8. Assassin's Creed Unity (2014)
You’ve probably heard the horror stories about Unity, or even experienced them yourself. There’s no diplomatic way to say it: This game was a disaster at launch. Fans playing in the first few weeks encountered so many problems that Ubisoft issued a formal apology. The damage was already done in terms of public perception, but here’s the surprising part: Unity actually got pretty good once the holes were patched up. Today, players can absorb a relatively hassle-free vision of the French Revolution, with fun co-op missions, an interesting levelling mechanic, and an uncharacteristically challenging approach to combat. Plus, the relationship between Arno and Elise is well done, adding a personal touch to the story.

7. Assassin's Creed Revelations (2011)
Up to this point in AC’s lineage, each entry in the series felt like a significant step forward.
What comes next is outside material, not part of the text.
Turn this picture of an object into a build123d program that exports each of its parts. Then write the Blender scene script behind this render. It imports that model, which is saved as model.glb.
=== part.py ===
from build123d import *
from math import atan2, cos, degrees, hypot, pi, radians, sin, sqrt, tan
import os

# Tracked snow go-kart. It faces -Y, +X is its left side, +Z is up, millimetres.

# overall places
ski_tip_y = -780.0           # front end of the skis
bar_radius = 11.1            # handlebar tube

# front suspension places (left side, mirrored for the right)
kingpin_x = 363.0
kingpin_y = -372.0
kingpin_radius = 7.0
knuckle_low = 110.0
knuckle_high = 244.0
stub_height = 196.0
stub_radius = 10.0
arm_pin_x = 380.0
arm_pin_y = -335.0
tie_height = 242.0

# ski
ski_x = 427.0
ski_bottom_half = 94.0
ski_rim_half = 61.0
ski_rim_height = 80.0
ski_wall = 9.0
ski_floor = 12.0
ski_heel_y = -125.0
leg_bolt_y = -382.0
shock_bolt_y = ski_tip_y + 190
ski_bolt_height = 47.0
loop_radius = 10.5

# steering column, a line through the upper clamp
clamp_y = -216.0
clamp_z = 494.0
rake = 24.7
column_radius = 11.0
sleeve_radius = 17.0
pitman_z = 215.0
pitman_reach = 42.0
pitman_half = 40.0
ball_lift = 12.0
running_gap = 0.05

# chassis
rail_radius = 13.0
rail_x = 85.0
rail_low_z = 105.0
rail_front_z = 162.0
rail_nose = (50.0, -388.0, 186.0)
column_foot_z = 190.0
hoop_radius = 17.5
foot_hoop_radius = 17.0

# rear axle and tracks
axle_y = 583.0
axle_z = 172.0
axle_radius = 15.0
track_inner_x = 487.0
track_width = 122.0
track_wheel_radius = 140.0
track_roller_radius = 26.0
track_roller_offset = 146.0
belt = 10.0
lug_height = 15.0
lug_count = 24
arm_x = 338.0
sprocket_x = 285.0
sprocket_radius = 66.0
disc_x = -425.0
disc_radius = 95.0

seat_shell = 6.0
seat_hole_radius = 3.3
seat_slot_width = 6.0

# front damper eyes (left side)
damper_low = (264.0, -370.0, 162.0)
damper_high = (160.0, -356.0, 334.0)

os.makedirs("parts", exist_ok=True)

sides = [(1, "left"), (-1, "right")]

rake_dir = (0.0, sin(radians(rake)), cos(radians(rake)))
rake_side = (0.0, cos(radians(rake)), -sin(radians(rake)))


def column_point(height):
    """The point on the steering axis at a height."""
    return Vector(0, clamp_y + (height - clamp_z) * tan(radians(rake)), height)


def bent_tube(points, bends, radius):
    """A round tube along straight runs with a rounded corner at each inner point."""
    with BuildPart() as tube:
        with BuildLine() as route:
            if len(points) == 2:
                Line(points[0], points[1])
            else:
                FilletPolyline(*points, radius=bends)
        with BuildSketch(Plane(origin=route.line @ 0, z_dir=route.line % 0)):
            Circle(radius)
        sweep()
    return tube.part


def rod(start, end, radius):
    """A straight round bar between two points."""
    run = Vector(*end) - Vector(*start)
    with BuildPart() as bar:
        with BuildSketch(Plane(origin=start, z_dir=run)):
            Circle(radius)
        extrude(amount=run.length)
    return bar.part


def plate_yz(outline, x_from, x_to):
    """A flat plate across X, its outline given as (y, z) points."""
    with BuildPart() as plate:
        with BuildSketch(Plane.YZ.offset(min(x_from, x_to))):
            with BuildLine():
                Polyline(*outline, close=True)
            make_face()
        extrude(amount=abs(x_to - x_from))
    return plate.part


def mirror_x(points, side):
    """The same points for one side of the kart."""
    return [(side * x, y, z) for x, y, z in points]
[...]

However, Revelations isn’t much different from Ezio’s other adventures; it has fun gameplay, cool missions, and a cinematic presentation. On one hand, it’s hard to complain about more of a good thing. On the other, that’s how franchise fatigue settles in. A tower-defense minigame is the only noteworthy addition – but it’s terrible and interferes with your enjoyment of the rest of the game, which makes the whole experience feel like a step down. Plus, even though Revelations brings closure to the Ezio/Altair storyline, Desmond’s modern-day arc stalls completely, so it doesn’t convey a larger sense of progress.

6. Assassin's Creed Rogue (2014)
Did you like Black Flag? Then you’ll probably like Rogue, because it is basically the exact same game with different characters and cutscenes. The biggest improvements are removals, not additions; the aggravating tailing and eavesdropping missions from Black Flag are nowhere to be found. Otherwise, the experience is a familiar one – except this time you’re a Templar hunting Assassins. Beyond that twist, Rogue leans heavily on the proven and entertaining parts of the AC formula. You sail around on a ship, deploy your fleet, capture territory, hunt for collectibles, and (of course) perform assassinations. While this stuff is always fun, Rogue plays it too safe to be truly impressive.
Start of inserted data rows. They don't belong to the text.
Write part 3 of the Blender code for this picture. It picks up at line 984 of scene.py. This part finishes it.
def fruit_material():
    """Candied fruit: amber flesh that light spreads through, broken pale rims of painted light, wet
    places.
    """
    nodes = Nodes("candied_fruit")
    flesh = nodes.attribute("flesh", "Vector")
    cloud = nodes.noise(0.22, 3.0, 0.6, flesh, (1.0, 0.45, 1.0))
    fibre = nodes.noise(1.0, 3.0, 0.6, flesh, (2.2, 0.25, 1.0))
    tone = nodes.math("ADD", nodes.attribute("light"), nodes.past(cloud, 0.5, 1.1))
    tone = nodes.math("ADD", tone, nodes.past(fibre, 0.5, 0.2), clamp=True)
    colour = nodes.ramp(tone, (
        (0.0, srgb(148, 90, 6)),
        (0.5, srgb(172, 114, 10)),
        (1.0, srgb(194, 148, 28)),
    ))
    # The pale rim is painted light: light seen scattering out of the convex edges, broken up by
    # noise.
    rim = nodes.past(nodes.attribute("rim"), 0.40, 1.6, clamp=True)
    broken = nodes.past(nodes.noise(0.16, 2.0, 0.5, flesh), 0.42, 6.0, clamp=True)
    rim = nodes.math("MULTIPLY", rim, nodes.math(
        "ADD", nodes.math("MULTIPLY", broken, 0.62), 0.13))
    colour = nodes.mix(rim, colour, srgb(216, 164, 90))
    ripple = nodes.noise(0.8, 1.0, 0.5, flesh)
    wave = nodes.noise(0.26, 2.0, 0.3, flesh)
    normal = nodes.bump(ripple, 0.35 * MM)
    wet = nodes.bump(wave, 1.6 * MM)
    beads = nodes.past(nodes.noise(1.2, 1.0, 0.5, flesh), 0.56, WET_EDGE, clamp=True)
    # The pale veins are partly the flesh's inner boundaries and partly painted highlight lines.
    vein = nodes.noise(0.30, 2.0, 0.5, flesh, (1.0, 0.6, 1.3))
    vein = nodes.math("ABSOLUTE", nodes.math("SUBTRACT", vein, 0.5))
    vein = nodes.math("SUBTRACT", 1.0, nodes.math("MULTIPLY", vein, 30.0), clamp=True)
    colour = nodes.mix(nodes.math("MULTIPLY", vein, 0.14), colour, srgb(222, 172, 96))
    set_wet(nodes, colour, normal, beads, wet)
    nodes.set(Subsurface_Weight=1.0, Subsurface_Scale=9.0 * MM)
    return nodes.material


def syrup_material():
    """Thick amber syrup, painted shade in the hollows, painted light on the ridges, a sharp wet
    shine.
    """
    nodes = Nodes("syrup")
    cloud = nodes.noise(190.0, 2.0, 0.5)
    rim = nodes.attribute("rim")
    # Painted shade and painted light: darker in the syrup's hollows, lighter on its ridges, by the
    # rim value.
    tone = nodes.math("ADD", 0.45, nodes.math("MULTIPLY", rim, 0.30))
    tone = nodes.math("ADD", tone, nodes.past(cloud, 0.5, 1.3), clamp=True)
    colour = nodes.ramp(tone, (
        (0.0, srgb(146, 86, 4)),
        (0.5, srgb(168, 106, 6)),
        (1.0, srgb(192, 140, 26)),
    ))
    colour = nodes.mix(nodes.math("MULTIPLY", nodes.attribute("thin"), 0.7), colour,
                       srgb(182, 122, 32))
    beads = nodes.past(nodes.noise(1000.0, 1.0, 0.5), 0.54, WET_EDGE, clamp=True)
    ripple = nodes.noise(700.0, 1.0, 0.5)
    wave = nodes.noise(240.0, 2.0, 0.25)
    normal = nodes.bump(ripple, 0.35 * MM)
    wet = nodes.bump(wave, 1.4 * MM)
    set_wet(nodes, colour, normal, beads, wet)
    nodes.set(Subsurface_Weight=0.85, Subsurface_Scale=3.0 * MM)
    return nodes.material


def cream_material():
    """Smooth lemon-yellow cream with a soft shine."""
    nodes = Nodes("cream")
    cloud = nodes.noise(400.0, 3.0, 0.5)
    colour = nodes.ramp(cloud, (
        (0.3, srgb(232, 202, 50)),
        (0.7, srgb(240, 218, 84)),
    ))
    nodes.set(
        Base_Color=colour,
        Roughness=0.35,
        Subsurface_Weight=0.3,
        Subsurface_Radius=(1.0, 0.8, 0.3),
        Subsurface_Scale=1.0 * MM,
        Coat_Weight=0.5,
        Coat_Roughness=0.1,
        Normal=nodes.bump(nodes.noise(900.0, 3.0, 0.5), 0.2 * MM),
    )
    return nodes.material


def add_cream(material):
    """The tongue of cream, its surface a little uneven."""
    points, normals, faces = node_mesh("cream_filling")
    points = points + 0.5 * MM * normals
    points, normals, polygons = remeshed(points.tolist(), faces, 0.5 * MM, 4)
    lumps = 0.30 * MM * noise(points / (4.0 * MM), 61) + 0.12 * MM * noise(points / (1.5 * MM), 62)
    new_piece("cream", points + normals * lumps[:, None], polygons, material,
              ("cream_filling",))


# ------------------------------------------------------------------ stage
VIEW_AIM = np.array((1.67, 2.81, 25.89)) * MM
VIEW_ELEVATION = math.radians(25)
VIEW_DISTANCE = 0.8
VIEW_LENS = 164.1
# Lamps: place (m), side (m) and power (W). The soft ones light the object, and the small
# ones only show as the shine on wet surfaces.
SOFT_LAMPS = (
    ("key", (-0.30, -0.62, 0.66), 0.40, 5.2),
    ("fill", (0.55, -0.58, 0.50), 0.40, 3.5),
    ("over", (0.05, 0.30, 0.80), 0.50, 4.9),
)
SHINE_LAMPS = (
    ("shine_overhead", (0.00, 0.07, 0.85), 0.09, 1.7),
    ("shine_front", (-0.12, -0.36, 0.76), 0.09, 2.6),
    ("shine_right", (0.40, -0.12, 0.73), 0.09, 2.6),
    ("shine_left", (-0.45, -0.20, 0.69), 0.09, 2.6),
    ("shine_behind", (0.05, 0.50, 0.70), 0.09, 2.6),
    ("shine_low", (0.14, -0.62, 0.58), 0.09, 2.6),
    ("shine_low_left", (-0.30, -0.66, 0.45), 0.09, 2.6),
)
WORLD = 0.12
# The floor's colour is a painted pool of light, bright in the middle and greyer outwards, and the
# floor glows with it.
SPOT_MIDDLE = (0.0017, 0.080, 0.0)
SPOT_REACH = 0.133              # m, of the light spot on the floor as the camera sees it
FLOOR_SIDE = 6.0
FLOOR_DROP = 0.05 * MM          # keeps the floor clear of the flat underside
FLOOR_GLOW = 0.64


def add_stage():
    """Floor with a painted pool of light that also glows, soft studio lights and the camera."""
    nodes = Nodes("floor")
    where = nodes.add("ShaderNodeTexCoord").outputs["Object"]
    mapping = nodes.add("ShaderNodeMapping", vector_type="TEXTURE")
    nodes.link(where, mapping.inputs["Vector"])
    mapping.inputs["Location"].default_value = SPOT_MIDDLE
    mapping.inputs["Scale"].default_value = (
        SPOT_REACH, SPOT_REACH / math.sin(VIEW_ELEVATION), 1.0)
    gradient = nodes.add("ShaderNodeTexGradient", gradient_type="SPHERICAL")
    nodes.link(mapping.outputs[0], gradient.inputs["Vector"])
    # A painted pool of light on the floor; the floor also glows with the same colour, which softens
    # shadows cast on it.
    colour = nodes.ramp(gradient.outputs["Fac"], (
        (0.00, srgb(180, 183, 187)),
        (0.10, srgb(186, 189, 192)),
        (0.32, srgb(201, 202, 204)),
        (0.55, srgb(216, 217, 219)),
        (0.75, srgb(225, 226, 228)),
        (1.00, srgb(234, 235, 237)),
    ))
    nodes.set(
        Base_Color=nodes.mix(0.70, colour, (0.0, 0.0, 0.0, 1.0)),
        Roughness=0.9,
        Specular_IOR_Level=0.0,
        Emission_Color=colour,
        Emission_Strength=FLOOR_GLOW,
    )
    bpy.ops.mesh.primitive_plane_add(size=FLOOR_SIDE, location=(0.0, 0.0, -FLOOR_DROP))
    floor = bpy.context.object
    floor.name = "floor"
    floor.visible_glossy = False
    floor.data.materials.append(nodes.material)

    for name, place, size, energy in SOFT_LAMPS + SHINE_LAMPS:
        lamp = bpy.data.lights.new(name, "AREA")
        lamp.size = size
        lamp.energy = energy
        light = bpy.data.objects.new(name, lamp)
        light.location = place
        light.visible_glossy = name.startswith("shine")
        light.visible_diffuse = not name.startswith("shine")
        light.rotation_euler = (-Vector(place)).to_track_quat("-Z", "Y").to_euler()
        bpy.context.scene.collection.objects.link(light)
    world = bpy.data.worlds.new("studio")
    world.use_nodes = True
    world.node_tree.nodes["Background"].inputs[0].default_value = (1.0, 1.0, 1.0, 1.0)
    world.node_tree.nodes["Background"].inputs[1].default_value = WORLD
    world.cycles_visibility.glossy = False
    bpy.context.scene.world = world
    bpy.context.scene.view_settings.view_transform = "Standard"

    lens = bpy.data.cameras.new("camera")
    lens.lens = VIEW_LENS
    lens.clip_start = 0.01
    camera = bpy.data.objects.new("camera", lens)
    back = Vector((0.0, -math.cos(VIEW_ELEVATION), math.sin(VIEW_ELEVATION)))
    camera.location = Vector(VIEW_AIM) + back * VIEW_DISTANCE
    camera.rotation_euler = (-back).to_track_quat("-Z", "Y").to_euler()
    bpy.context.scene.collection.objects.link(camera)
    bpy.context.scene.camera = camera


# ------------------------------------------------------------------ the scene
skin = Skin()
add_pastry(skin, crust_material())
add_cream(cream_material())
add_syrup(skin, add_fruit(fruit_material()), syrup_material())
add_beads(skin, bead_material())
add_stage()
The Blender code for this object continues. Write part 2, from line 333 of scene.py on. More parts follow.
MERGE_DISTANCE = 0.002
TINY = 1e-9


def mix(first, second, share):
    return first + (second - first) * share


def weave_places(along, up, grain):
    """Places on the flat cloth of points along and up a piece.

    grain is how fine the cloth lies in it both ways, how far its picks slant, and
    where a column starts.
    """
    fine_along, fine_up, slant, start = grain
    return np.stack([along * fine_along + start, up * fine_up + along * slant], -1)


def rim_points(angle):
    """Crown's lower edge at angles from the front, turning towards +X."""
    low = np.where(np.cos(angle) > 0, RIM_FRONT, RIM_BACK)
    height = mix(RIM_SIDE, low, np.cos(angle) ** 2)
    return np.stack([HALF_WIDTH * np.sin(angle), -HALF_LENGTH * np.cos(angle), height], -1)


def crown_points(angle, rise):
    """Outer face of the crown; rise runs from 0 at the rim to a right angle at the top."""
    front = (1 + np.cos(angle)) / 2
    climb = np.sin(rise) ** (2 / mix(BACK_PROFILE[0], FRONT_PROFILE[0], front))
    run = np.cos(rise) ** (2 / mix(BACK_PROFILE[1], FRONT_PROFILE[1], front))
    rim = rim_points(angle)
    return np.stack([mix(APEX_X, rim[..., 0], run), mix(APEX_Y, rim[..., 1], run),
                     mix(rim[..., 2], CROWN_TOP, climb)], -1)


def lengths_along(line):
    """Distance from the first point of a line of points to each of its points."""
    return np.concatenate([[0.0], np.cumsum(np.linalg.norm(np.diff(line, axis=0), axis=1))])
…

Next: Our picks for the top five Assassin's Creed titles.

5. Assassin's Creed IV: Black Flag (2013)
Since it throws out many of the series’ conventions and experiments with new ideas, one could argue that Black Flag is not a good representation of Assassin’s Creed. However, it’s still a ton fun. As a treasure-hunting pirate, you trade the tall buildings and political conspiracies of previous games for the danger of the high seas. A pirate’s life is exciting, from the thrill of exploration to the chaos of naval battles – not to mention the sound of your crew singing sea shanties. The story is underwhelming in every way, but you’re so caught up in conquering islands that you barely notice. If you think of Black Flag as a pirate fantasy rather than a traditional Assassin’s Creed game, you won’t be disappointed.
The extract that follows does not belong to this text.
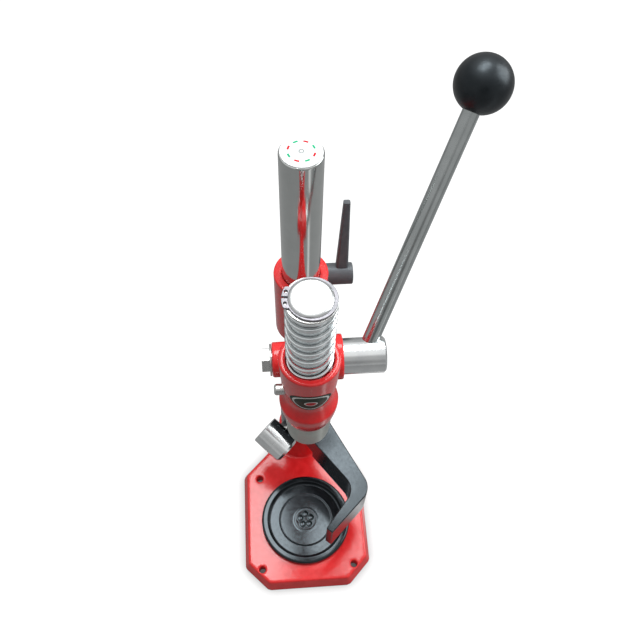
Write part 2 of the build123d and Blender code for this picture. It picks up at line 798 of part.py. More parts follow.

4. Assassin's Creed Syndicate (2015)
A series can acquire a lot of baggage over multiple installments, implementing more potential features in different games than could ever fit in a single entry. Syndicate sifts through the possibilities and gets back to the core of the Assassin’s Creed experience while still exploring new territory. The carefully crafted assassination missions (with great unique kills) and the compelling Victorian setting are the highlights fans would expect. However, the adventure still holds surprises; the new zipline reinvigorates traversal, and the upgrade system gives you a satisfying way to expand the abilities of the twin protagonists Jacob and Evie Frye. Syndicate feels like a return to form for a series that sometimes struggles with its identity.

3. Assassin's Creed (2007)
The original Assassin’s Creed may not have all of the expanded systems of later entries, but it has a clarity of vision and purpose that is masterfully executed. Most of AC’s open-world peers were about destruction in contemporary cities, but Ubisoft broke the mold by immersing players in a vast and mysterious ancient world that is still compelling today. The mix of stealth and action encourages you explore while being mindful of your surroundings, the combat is deliberate and unique, and the key assassinations have an almost puzzle-like quality. The missions preceding those assassinations were repetitive, but the hints of the larger narrative thread give players just enough to make them come back for more.

2. Assassin's Creed II (2009)
If Assassin’s Creed laid the foundation for the series, Assassin’s Creed II built the main structure. Fully embracing its open-world destiny, this sequel gives players denser cities to explore, more activities to undertake, and a more engaging combat system. The introduction of Ezio, who is remains the series best and most likeable hero to date, is just one of AC II’s pivotal moves. It also establishes other key elements, like building and upgrading a headquarters, finding neat collectibles (like “the Truth”), and earning income over time. This entry is also a visual treat, recreating the splendor of Renaissance Italy in full effect, from the towering cathedrals to the winding waterways. With so much to do and see, getting lost in Assassin’s Creed II is inevitable.

1. Assassin’s Creed: Brotherhood (2010)
Brotherhood strikes an almost perfect balance between judiciously refining the best parts of its predecessor and making its own mark on the series. While many elements return from AC II, the new mechanics Brotherhood contributes to the formula make it a deeper and more rewarding experience – but just by a hair. You are able to be more aggressive in combat, performing chain kills rather than waiting around for attacks to counter. Instead of upgrading a single base, Ezio renovates the entire city of Rome, claiming territory and improving shops to build Assassin influence. He also recruits his own initiates, calling on them in combat and sending them on missions that complete automatically in real-time. This layer of management makes players feel like more than a single blade in the crowd; it conveys a sense of overseeing and steering the fate of the Assassin order as a whole. Add in a clever competitive multiplayer mode, and Brotherhood becomes the ultimate Assassin’s Creed experience against which all others are measured.